TO DO: List each line holding the string "Keep".

PROVIDED RECORDS:
####

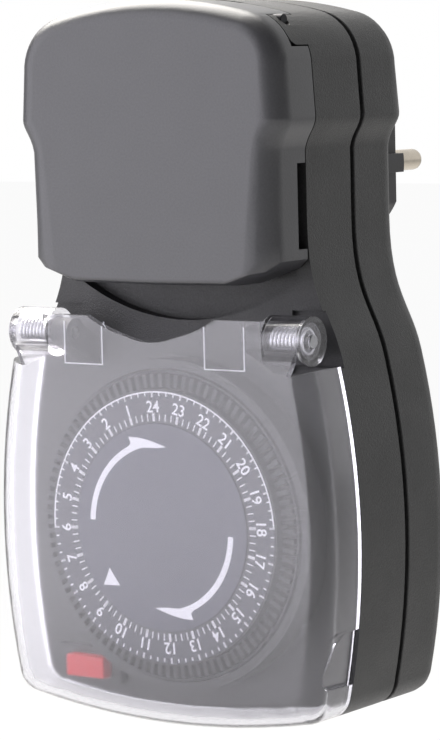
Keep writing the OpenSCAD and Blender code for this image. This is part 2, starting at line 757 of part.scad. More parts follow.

####

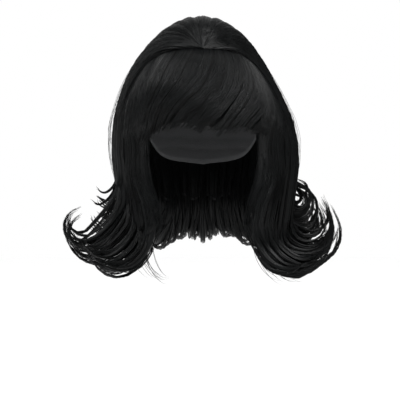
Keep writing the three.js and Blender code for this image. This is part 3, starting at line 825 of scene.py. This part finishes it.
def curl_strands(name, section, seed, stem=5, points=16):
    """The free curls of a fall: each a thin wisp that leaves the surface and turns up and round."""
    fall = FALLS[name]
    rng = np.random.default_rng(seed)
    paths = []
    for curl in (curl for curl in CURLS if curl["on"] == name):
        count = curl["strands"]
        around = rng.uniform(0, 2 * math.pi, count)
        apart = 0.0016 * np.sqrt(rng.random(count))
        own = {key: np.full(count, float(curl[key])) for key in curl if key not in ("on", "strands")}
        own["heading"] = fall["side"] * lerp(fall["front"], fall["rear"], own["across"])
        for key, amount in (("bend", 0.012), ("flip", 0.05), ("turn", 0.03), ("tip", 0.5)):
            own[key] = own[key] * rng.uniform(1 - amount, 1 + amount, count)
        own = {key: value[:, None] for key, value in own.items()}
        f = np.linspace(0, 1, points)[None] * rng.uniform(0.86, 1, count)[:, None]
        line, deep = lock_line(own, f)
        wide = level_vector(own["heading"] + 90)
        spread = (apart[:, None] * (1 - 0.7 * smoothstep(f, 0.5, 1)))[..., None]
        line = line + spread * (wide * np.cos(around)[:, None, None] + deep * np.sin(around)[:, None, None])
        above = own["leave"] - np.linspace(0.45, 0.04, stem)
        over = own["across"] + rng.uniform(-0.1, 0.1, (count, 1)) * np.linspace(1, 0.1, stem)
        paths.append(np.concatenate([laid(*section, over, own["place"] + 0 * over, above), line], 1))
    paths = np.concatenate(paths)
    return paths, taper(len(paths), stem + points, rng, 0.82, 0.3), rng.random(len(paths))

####

WRITTEN REPLY:
Keep writing the OpenSCAD and Blender code for this image. This is part 2, starting at line 757 of part.scad. More parts follow.
Keep writing the three.js and Blender code for this image. This is part 3, starting at line 825 of scene.py. This part finishes it.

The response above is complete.